Nearly 10 months to the day after announcing that employees could be represented by Culinary Local 226, the Aladdin and the state's largest labor union have agreed to a new contract covering more than 1,600 workers, Culinary Secretary-Treasurer D Taylor said Monday evening.

The agreement would cover wages and benefits for the Aladdins's cocktail servers, bartenders, food servers, cooks, guest room attendants, steward and porters. The Aladdin employs 3,000 workers.

A spokeswoman for the Aladdin said nothing had been signed between the union and the hotel as of Monday afternoon.

Taylor said the contract was ratified by the workers, although the pact may not be signed for a couple of weeks.

In December, the Aladdin's ownership agreed to allow more than half its work force to be represented by the Culinary and its associate organization, Bartenders Local 165, after more than 70 percent of the eligible employees signed cards asking for union representation.

The contract would end a battle between the Aladdin and the union that began under the resort's previous ownership when the $1.4 billion property reopened in 2000.

A Planet Hollywood-led investment group took control of the troubled hotel-casino in September 2004 and launched a $500 million plan to resurrect the 2,567-room resort as Planet Hollywood. Aladdin executives had said that employees wanted union representation.

After its reopening, the Aladdin was the site of several union protests as the Culinary sought to negotiate a contract with the previous ownership.

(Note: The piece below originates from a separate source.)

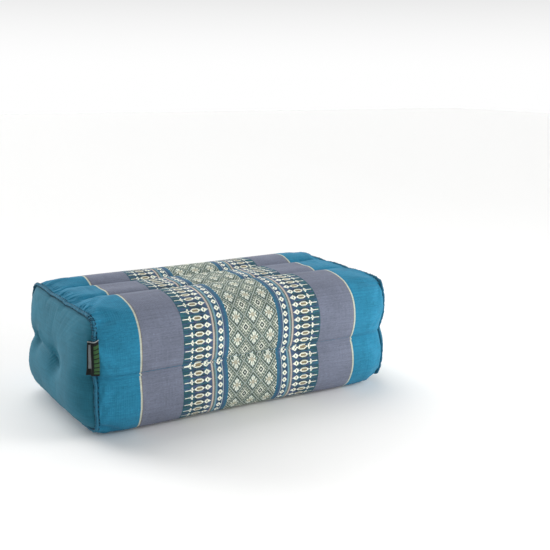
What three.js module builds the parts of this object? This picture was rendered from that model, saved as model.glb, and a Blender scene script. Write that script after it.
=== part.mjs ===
// Flat meditation cushion: a block of patterned cloth stuffed hard with kapok.
// One cloth is wrapped round the girth and sewn into two layers of three tubes along its length.
// A plain panel closes each end, held by a raised seam and drawn in at two points.
// Millimetres, +Z up, the cushion's length along X, the side with the folded tab at -X and -Y.
import * as THREE from 'three';

// The sewn block, measured from seam to seam
const seamLength = 315;
const seamDepth = 165;
const seamHeight = 104.5;
const middleHeight = 60.5;
const halfLength = seamLength / 2;
const halfDepth = seamDepth / 2;
const halfHeight = seamHeight / 2;

// How far the stuffing swells the cloth: half sizes at the left end, in the middle, at the right end.
// The front swells more, so the whole cushion is moved back to stand centred over its origin.
const frontSwell = { left: 91, middle: 91, right: 97 };
const backSwell = { left: 91.5, middle: 89, right: 93 };
const centring = 1.99;
const swellHeight = 64.4;
const swellDrop = 2.2;
const squareness = 4.1;
const shoulderLength = 24.5;
const swellReach = 115;

// The stitched lines: side seams, and channels along the top and the underside
const sideSeamDip = { left: 3.1, middle: 3.8, right: 5 };
const sideSeamWidth = 23.5;
const channelDip = 4.5;
const channelWidth = 20;
const pinchDip = 2;
const pinchWidth = 2.7;
const middleTubeDrop = 4;
const middleTubeEdge = 2 / 3;
const undersideDip = 3.6;
const undersideWidth = 11;
const restSoftness = 4.5;
const bowFalloff = 6;

// Where the top channels run, as a share of the half depth, at the left and the right end
const backChannel = { left: 0.31, right: 0.24 };
const frontChannel = { left: -0.21, right: -0.28 };

// How the end seams depart from a straight rectangle
const sideBow = 1.4;
const sidePull = 4.5;
const pullShare = 0.35;
const outwardBow = 1.6;
const topBow = 0.5;
const topKink = 1.3;
const kinkShare = 0.2;

// The end panels: their swell above and below, their two drawn-in points and the crease between them
const panelUpperSwell = 12.2;
const panelLowerSwell = 18.9;
const panelShoulder = { depth: 34, height: 30.5 };
const lowerSwellEase = { start: 0.5, rate: 0.7 };
const edgeFalloff = 8;
const drawnPoints = [
  { y: 50, z: 2.3, dip: 6.3 },
  { y: -11, z: -3.6, dip: 7.2 },
];
const drawnRadius = 11.7;
const drawnFalloff = 1.5;
const creaseDip = 3.6;
const creaseWidth = 7.2;
const creaseFade = 22;

// Cloth thicknesses, the seam ridge and the clearances between the pieces
const clothThickness = 1.4;
const pieceGap = 0.35;
const ridgeRadius = 1.7;
const ridgeStand = 0.8;
const ridgeClear = 1.2;
const ridgeSides = 6;

// The folded tab on the front seam of the left end: its two ends above the side seam, and its folds
const tabBottom = 1.8;
const tabTop = 34.5;
const tabThickness = 0.8;
const tabLift = 0.45;
const tabPanelShare = 0.6;
const tabRidgeReach = 1.95;
const tabRoundRidge = [0.05, 0.25, 0.5];
const tabFrontReach = 2.43;
const tabFrontShare = 0.75;

// Colours from the photograph
const patternBlue = 0x5f7f93;
const plainTeal = 0x3f7f93;
const seamTeal = 0x2c6076;
const tabBlack = 0x1c211f;

const clamp = (value, low, high) => Math.min(high, Math.max(low, value));
const smoothStep = (value) => {
  const s = clamp(value, 0, 1);
  return s * s * (3 - 2 * s);
};
const dipShape = (distance, width) => clamp(1 - distance / width, 0, 1) ** 2;
const mix = (from, to, share) => from + (to - from) * share;

// A size that differs near the two ends, eased from the middle
function alongLength(size, x) {
  const end = x < 0 ? size.left : size.right;
  return mix(size.middle, end, smoothStep(Math.abs(x) / swellReach));
}

// A point of the unit square's edge. The turn runs from the front's middle up, over the top,
// down the back and under.
function squareEdge(turn) {
  const eighth = (((turn % 1) + 1) % 1) * 8;
  if (eighth < 1) return [-1, eighth];
  if (eighth < 3) return [eighth - 2, 1];
  if (eighth < 5) return [1, 4 - eighth];
  if (eighth < 7) return [6 - eighth, -1];
  return [-1, eighth - 8];
}

// The turns where a stitched line runs: 0 and 1/2 are the side seams, the rest are channels
const sideSeams = [0, 0.5];
const topChannels = [5 / 24, 7 / 24];
const undersideChannels = [17 / 24, 19 / 24];
const evenChannel = 1 / 3;

const turnsBetween = (turn, line) => {
  const apart = (((turn - line) % 1) + 1) % 1;
  return Math.min(apart, 1 - apart);
};
const channelAt = (channel, x) => mix(channel.left, channel.right, (x + halfLength) / seamLength);

// The top's even thirds moved to where the channels really run
function moveToChannels(across, x) {
  const front = channelAt(frontChannel, x);
  const back = channelAt(backChannel, x);
  if (across < -evenChannel) return mix(-1, front, (across + 1) / (1 - evenChannel));
  if (across < evenChannel) return mix(front, back, (across + evenChannel) / (2 * evenChannel));
  return mix(back, 1, (across - evenChannel) / (1 - evenChannel));
}

// The place round the girth that a turn reaches at a length: across and up, each from -1 to 1
function girthPlace(turn, x) {
  const [across, up] = squareEdge(turn);
  const onTop = up >= 1 && Math.abs(across) < 1;
  return [onTop ? moveToChannels(across, x) : across, up];
}

// How an end seam departs from its rectangle, at a point of the unit square
function sideOffset(up) {
  return sideBow * Math.sin(Math.PI * Math.abs(up)) - sidePull * dipShape(Math.abs(up), pullShare);
}
function topOffset(across, x, isTop) {
  const topKinks = [channelAt(frontChannel, x), channelAt(backChannel, x)];
  const kinks = isTop ? topKinks : [-evenChannel, evenChannel];
  const kink = kinks.reduce((sum, place) => sum + dipShape(Math.abs(across - place), kinkShare), 0);
  return topBow * Math.cos((Math.PI / 2) * across) - topKink * kink;
}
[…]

The last protest took place in August 2004 -- just before the Planet Hollywood team took over ownership and management responsibilities -- when an estimated 1,500 union members rallied on the Strip against management's failure to recognize the union's organizing claims.

The contract agreement removes a potential headache to the Aladdin management team as the casino's transformation into a Planet Hollywood-themed property takes place in 2006.

Political consultants said that heading into the 2006 election cycle, some unions have asked candidates not to hold fundraisers or attend political events at nonunion casinos. Incumbents and challengers seeking labor union backing will usually heed that advice.

"A decent percentage, mostly Democratic candidates, won't go into a nonunion Strip hotel," said political adviser Mike Sullivan, president of Knight Consulting. "It makes a lot of sense for the Aladdin to do this because it removes that issue."

Station Casinos, a nonunion company, has been in a heated battle with the Culinary over organizing a majority of the company's 10,000 workers. In addition to opposing the construction of Red Rock Resort, Culinary leaders are involved in protests against Station Casinos' plans in Reno.

"The contract helps the Aladdin avoid the obvious boycotts and issues and eliminates a nagging and irritating problem," political consultant Dan Hart said. "Because they won't be a union target, it will help them as they become Planet Hollywood."